Exercise brief – The listing below should be copied in full, word for word.

***** Data *****

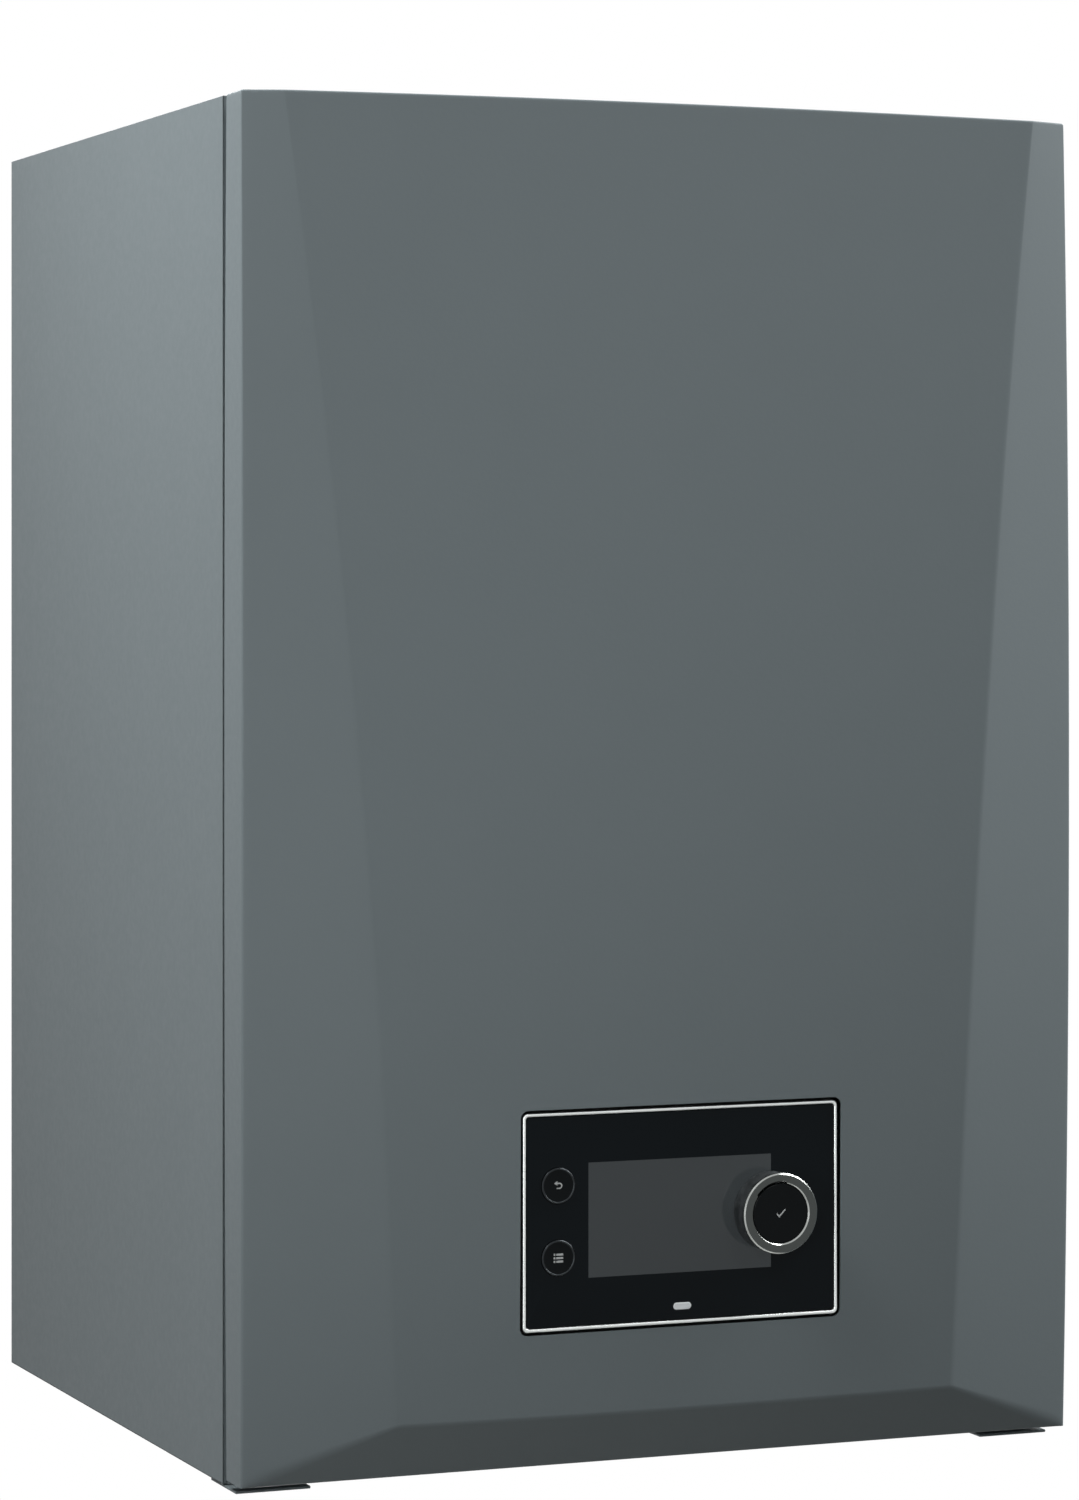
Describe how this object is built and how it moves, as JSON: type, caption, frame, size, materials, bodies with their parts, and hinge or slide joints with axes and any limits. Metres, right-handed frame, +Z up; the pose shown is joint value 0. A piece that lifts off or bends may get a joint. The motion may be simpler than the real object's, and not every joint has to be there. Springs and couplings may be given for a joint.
{
  "type": "wall-mounted condensing boiler",
  "caption": "Tall wall-mounted gas boiler with a facetted front cover, a framed display with a dial and buttons, and pipe stubs below.",
  "frame": {"origin": "middle of the wall bracket's back face, on the wall's plane, 690 mm above the casing's underside", "axes": "+Z up, -Y out of the wall towards the user, +X to the user's right"},
  "size_m": [0.4974, 0.4976, 0.808],
  "materials": {
    "anthracite_paint": "fine satin powder coat",
    "zinc_plate": "zinc plated",
    "cast_aluminium": "as cast",
    "stainless_steel": "stainless",
    "satin_nickel": "satin silver",
    "gunmetal": "dark satin",
    "copper": "copper tube",
    "brass": "turned",
    "gloss_black": "high gloss",
    "black_plastic": "matt",
    "grey_plastic": "matt",
    "display_film": "display off",
    "black_rubber": "foam",
    "white_plastic": "opal",
    "flue_plastic": "polypropylene",
    "circuit_board": "laminate",
    "red_plastic": "matt",
    "ceramic": "glazed ceramic"
  },
  "bodies": {
    "casing": {"air_vent": "brass", "back_panel": "zinc_plate", "bottom_plate": "anthracite_paint", "burner_cover": "cast_aluminium", "burner_seal": "ceramic", "burner_tube": "stainless_steel", "cable_gland_left": "black_plastic", "cable_gland_right": "black_plastic", "cleaning_cover": "cast_aluminium", "condensate_pipe": "flue_plastic", "condensate_tray": "black_plastic", "control_box": "black_plastic", "control_box_bracket_left": "zinc_plate", "control_box_bracket_right": "zinc_plate", "control_box_lid": "grey_plastic", "cover_seal": "black_rubber", "cover_tab_left": "anthracite_paint", "cover_tab_right": "anthracite_paint", "dial_sleeve": "brass", "display_screen": "display_film", "exchanger_bracket_left": "zinc_plate", "exchanger_bracket_right": "zinc_plate", "fan_housing": "cast_aluminium", "fan_motor": "zinc_plate", "flow_pipe": "copper", "flow_sensor": "black_plastic", "flue_collar": "flue_plastic", "flue_pipe": "flue_plastic", "gas_air_mixer": "black_plastic", "gas_pipe": "stainless_steel", "gas_valve": "cast_aluminium", "heat_exchanger": "cast_aluminium", "hmi_board": "circuit_board", "hmi_frame": "satin_nickel", "hmi_glass": "gloss_black", "hmi_housing": "black_plastic", "ignition_electrode": "ceramic", "ignition_transformer": "black_plastic", "intake_silencer": "black_plastic", "left_side_panel": "anthracite_paint", "main_circuit_board": "circuit_board", "pressure_sensor": "brass", "return_pipe": "copper", "right_side_panel": "anthracite_paint", "safety_valve": "brass", "siphon": "white_plastic", "status_light": "white_plastic", "top_panel": "anthracite_paint", "wall_bracket": "zinc_plate", "wiring_conduit": "black_plastic"},
    "front_cover": {"front_cover": "anthracite_paint"},
    "quarter_turn_screw_left": {"quarter_turn_screw_left": "zinc_plate"},
    "quarter_turn_screw_right": {"quarter_turn_screw_right": "zinc_plate"},
    "back_button": {"back_button": "gloss_black"},
    "menu_button": {"menu_button": "gloss_black"},
    "dial_ring": {"dial_ring": "gunmetal"},
    "confirm_button": {"confirm_button": "gloss_black"},
    "fan_impeller": {"fan_impeller": "black_plastic"},
    "safety_valve_knob": {"safety_valve_knob": "red_plastic"}
  },
  "joints": [
    {"name": "front_cover_tilt", "type": "hinge", "parent": "casing", "child": "front_cover", "pos_m": [0, -0.4379, 0.0559], "axis": [-1, 0, 0], "range_deg": [0, 30]},
    {"name": "quarter_turn_screw_left_turn", "type": "hinge", "parent": "casing", "child": "quarter_turn_screw_left", "pos_m": [-0.224, -0.4165, -0.69], "axis": [0, 0, 1], "range_deg": [0, 90]},
    {"name": "quarter_turn_screw_right_turn", "type": "hinge", "parent": "casing", "child": "quarter_turn_screw_right", "pos_m": [0.224, -0.4165, -0.69], "axis": [0, 0, 1], "range_deg": [0, 90]},
    {"name": "back_button_press", "type": "slide", "parent": "casing", "child": "back_button", "axis": [0, 1, 0], "range_m": [0, 0.0008], "stiffness_N_per_m": 400, "springref_m": -0.001},
    {"name": "menu_button_press", "type": "slide", "parent": "casing", "child": "menu_button", "axis": [0, 1, 0], "range_m": [0, 0.0008], "stiffness_N_per_m": 400, "springref_m": -0.001},
    {"name": "dial_turn", "type": "hinge", "parent": "casing", "child": "dial_ring", "pos_m": [0.0526, -0.4821, -0.5498], "axis": [0, 1, 0], "continuous": true},
    {"name": "confirm_press", "type": "slide", "parent": "casing", "child": "confirm_button", "axis": [0, 1, 0], "range_m": [0, 0.0012], "stiffness_N_per_m": 400, "springref_m": -0.001},
    {"name": "fan_spin", "type": "hinge", "parent": "casing", "child": "fan_impeller", "pos_m": [-0.08499, -0.3135, -0.06], "axis": [0, 0, 1], "continuous": true},
    {"name": "safety_valve_knob_turn", "type": "hinge", "parent": "casing", "child": "safety_valve_knob", "pos_m": [0.185, -0.2086, -0.53], "axis": [0, -1, 0], "range_deg": [0, 90]}
  ]
}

*****

Problem solution –
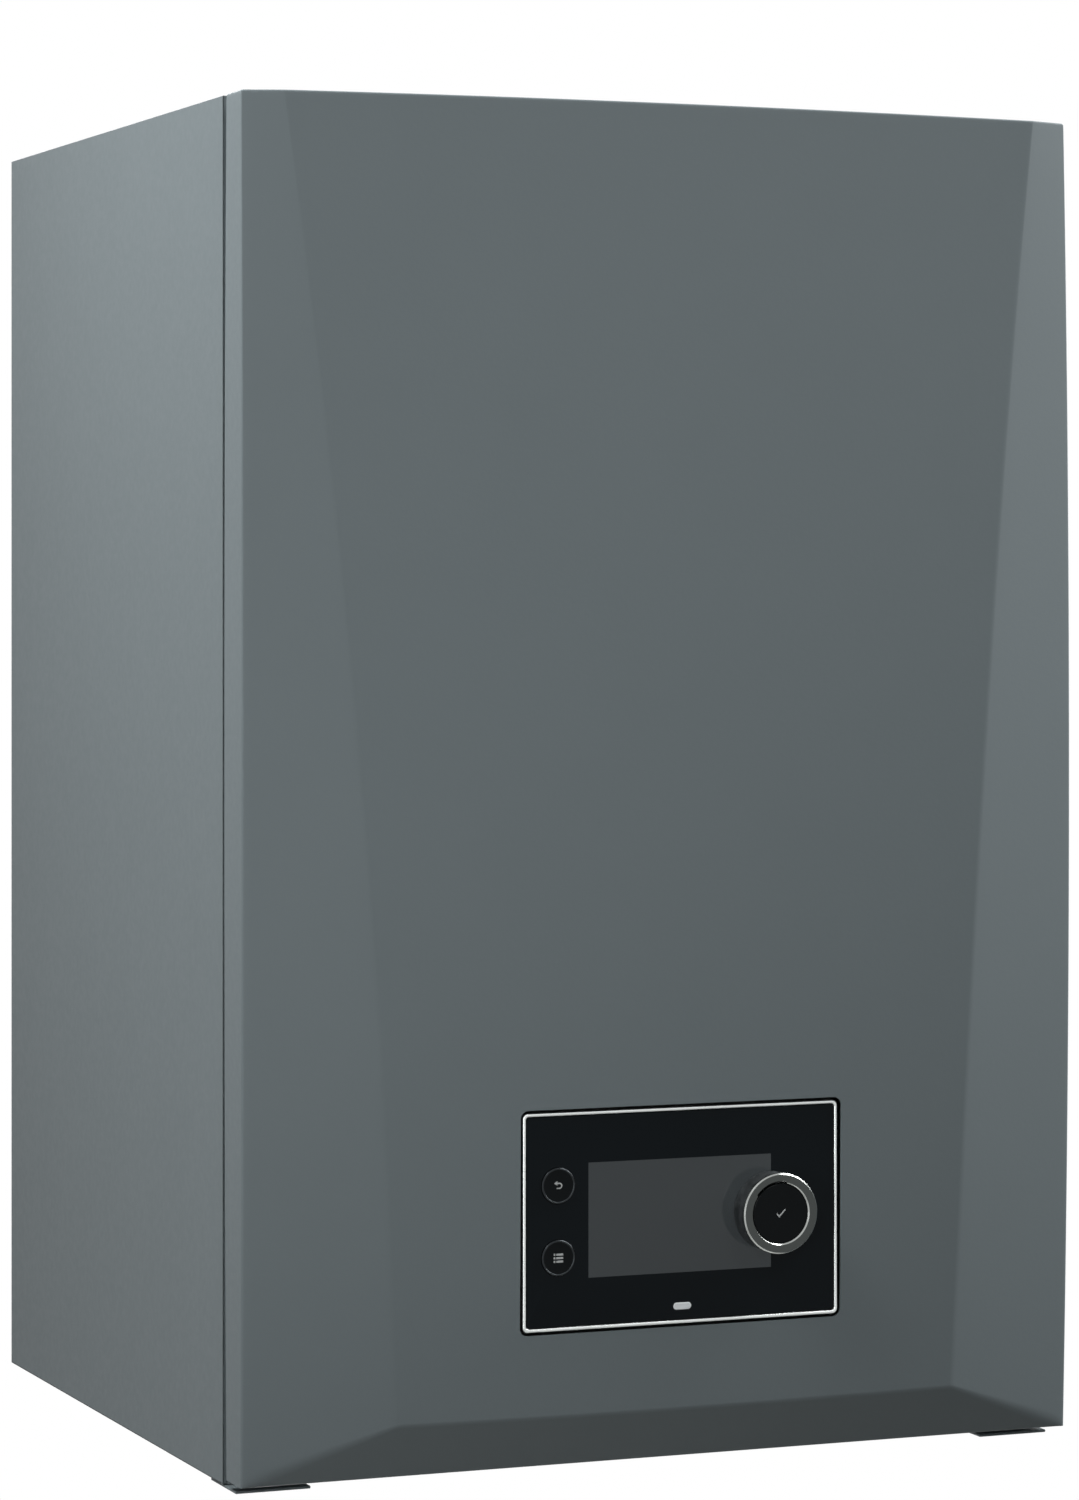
Describe how this object is built and how it moves, as JSON: type, caption, frame, size, materials, bodies with their parts, and hinge or slide joints with axes and any limits. Metres, right-handed frame, +Z up; the pose shown is joint value 0. A piece that lifts off or bends may get a joint. The motion may be simpler than the real object's, and not every joint has to be there. Springs and couplings may be given for a joint.
{
  "type": "wall-mounted condensing boiler",
  "caption": "Tall wall-mounted gas boiler with a facetted front cover, a framed display with a dial and buttons, and pipe stubs below.",
  "frame": {"origin": "middle of the wall bracket's back face, on the wall's plane, 690 mm above the casing's underside", "axes": "+Z up, -Y out of the wall towards the user, +X to the user's right"},
  "size_m": [0.4974, 0.4976, 0.808],
  "materials": {
    "anthracite_paint": "fine satin powder coat",
    "zinc_plate": "zinc plated",
    "cast_aluminium": "as cast",
    "stainless_steel": "stainless",
    "satin_nickel": "satin silver",
    "gunmetal": "dark satin",
    "copper": "copper tube",
    "brass": "turned",
    "gloss_black": "high gloss",
    "black_plastic": "matt",
    "grey_plastic": "matt",
    "display_film": "display off",
    "black_rubber": "foam",
    "white_plastic": "opal",
    "flue_plastic": "polypropylene",
    "circuit_board": "laminate",
    "red_plastic": "matt",
    "ceramic": "glazed ceramic"
  },
  "bodies": {
    "casing": {"air_vent": "brass", "back_panel": "zinc_plate", "bottom_plate": "anthracite_paint", "burner_cover": "cast_aluminium", "burner_seal": "ceramic", "burner_tube": "stainless_steel", "cable_gland_left": "black_plastic", "cable_gland_right": "black_plastic", "cleaning_cover": "cast_aluminium", "condensate_pipe": "flue_plastic", "condensate_tray": "black_plastic", "control_box": "black_plastic", "control_box_bracket_left": "zinc_plate", "control_box_bracket_right": "zinc_plate", "control_box_lid": "grey_plastic", "cover_seal": "black_rubber", "cover_tab_left": "anthracite_paint", "cover_tab_right": "anthracite_paint", "dial_sleeve": "brass", "display_screen": "display_film", "exchanger_bracket_left": "zinc_plate", "exchanger_bracket_right": "zinc_plate", "fan_housing": "cast_aluminium", "fan_motor": "zinc_plate", "flow_pipe": "copper", "flow_sensor": "black_plastic", "flue_collar": "flue_plastic", "flue_pipe": "flue_plastic", "gas_air_mixer": "black_plastic", "gas_pipe": "stainless_steel", "gas_valve": "cast_aluminium", "heat_exchanger": "cast_aluminium", "hmi_board": "circuit_board", "hmi_frame": "satin_nickel", "hmi_glass": "gloss_black", "hmi_housing": "black_plastic", "ignition_electrode": "ceramic", "ignition_transformer": "black_plastic", "intake_silencer": "black_plastic", "left_side_panel": "anthracite_paint", "main_circuit_board": "circuit_board", "pressure_sensor": "brass", "return_pipe": "copper", "right_side_panel": "anthracite_paint", "safety_valve": "brass", "siphon": "white_plastic", "status_light": "white_plastic", "top_panel": "anthracite_paint", "wall_bracket": "zinc_plate", "wiring_conduit": "black_plastic"},
    "front_cover": {"front_cover": "anthracite_paint"},
    "quarter_turn_screw_left": {"quarter_turn_screw_left": "zinc_plate"},
    "quarter_turn_screw_right": {"quarter_turn_screw_right": "zinc_plate"},
    "back_button": {"back_button": "gloss_black"},
    "menu_button": {"menu_button": "gloss_black"},
    "dial_ring": {"dial_ring": "gunmetal"},
    "confirm_button": {"confirm_button": "gloss_black"},
    "fan_impeller": {"fan_impeller": "black_plastic"},
    "safety_valve_knob": {"safety_valve_knob": "red_plastic"}
  },
  "joints": [
    {"name": "front_cover_tilt", "type": "hinge", "parent": "casing", "child": "front_cover", "pos_m": [0, -0.4379, 0.0559], "axis": [-1, 0, 0], "range_deg": [0, 30]},
    {"name": "quarter_turn_screw_left_turn", "type": "hinge", "parent": "casing", "child": "quarter_turn_screw_left", "pos_m": [-0.224, -0.4165, -0.69], "axis": [0, 0, 1], "range_deg": [0, 90]},
    {"name": "quarter_turn_screw_right_turn", "type": "hinge", "parent": "casing", "child": "quarter_turn_screw_right", "pos_m": [0.224, -0.4165, -0.69], "axis": [0, 0, 1], "range_deg": [0, 90]},
    {"name": "back_button_press", "type": "slide", "parent": "casing", "child": "back_button", "axis": [0, 1, 0], "range_m": [0, 0.0008], "stiffness_N_per_m": 400, "springref_m": -0.001},
    {"name": "menu_button_press", "type": "slide", "parent": "casing", "child": "menu_button", "axis": [0, 1, 0], "range_m": [0, 0.0008], "stiffness_N_per_m": 400, "springref_m": -0.001},
    {"name": "dial_turn", "type": "hinge", "parent": "casing", "child": "dial_ring", "pos_m": [0.0526, -0.4821, -0.5498], "axis": [0, 1, 0], "continuous": true},
    {"name": "confirm_press", "type": "slide", "parent": "casing", "child": "confirm_button", "axis": [0, 1, 0], "range_m": [0, 0.0012], "stiffness_N_per_m": 400, "springref_m": -0.001},
    {"name": "fan_spin", "type": "hinge", "parent": "casing", "child": "fan_impeller", "pos_m": [-0.08499, -0.3135, -0.06], "axis": [0, 0, 1], "continuous": true},
    {"name": "safety_valve_knob_turn", "type": "hinge", "parent": "casing", "child": "safety_valve_knob", "pos_m": [0.185, -0.2086, -0.53], "axis": [0, -1, 0], "range_deg": [0, 90]}
  ]
}